You don't need to test again. Your doctor sounds like he is not very educated on HIV. Oral sex is not a risk. You took a needless test and his recommendation for you to take another is a worry about his level of HIV knowledge as a physician. No risk, so no your result will not change. (and you don't need a test.)
You can breathe easy.
Here's the short answer on STI's for oral sex in general, and HIV in particular: oral sex is generally pretty safe - not 100% safe for STI's, but safe enough that you don't really need to worry about it. For a number of reasons, STI's just don't transmit easily that way. Among STI's, the one you're most likely to acquire through oral sex is gonorrhea, but, unless you're showing symptoms (discharge, pain during urination) within a few days, you don't have much to worry about. Other STI's (herpes, syphilis) can be transmitted by oral sex, but, unless you could see an obvious sore or lesion, you don't have much to worry about.

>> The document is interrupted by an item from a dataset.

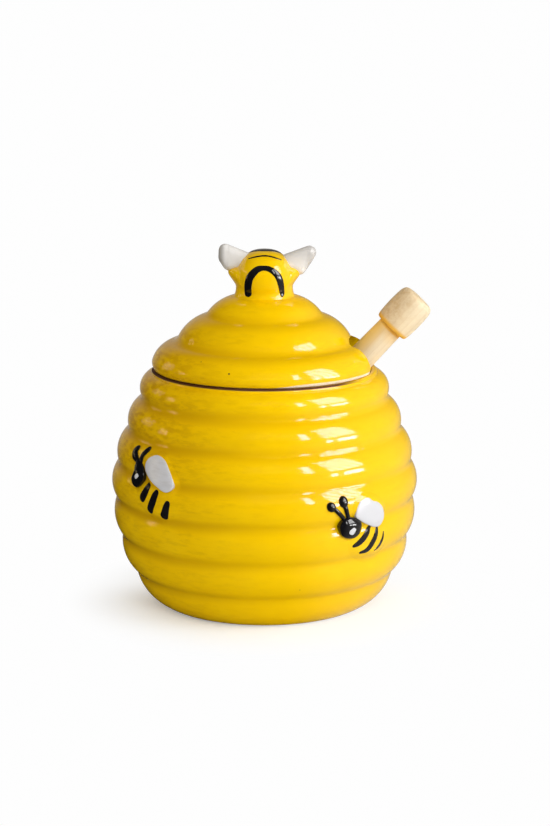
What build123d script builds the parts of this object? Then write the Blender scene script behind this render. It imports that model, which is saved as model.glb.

As for HIV transmission, there is some risk to the receptive partner (the person giving the blow job) if the insertive partner (the person receiving the blowjob) were HIV positive (about 1 in 2500). For the person receiving the blowjob, however, the odds are almost zero that you could have caught anything, even if the partner were HIV positive.
So, long answer short, sleep easy. You have no chance of catching HIV from this encounter.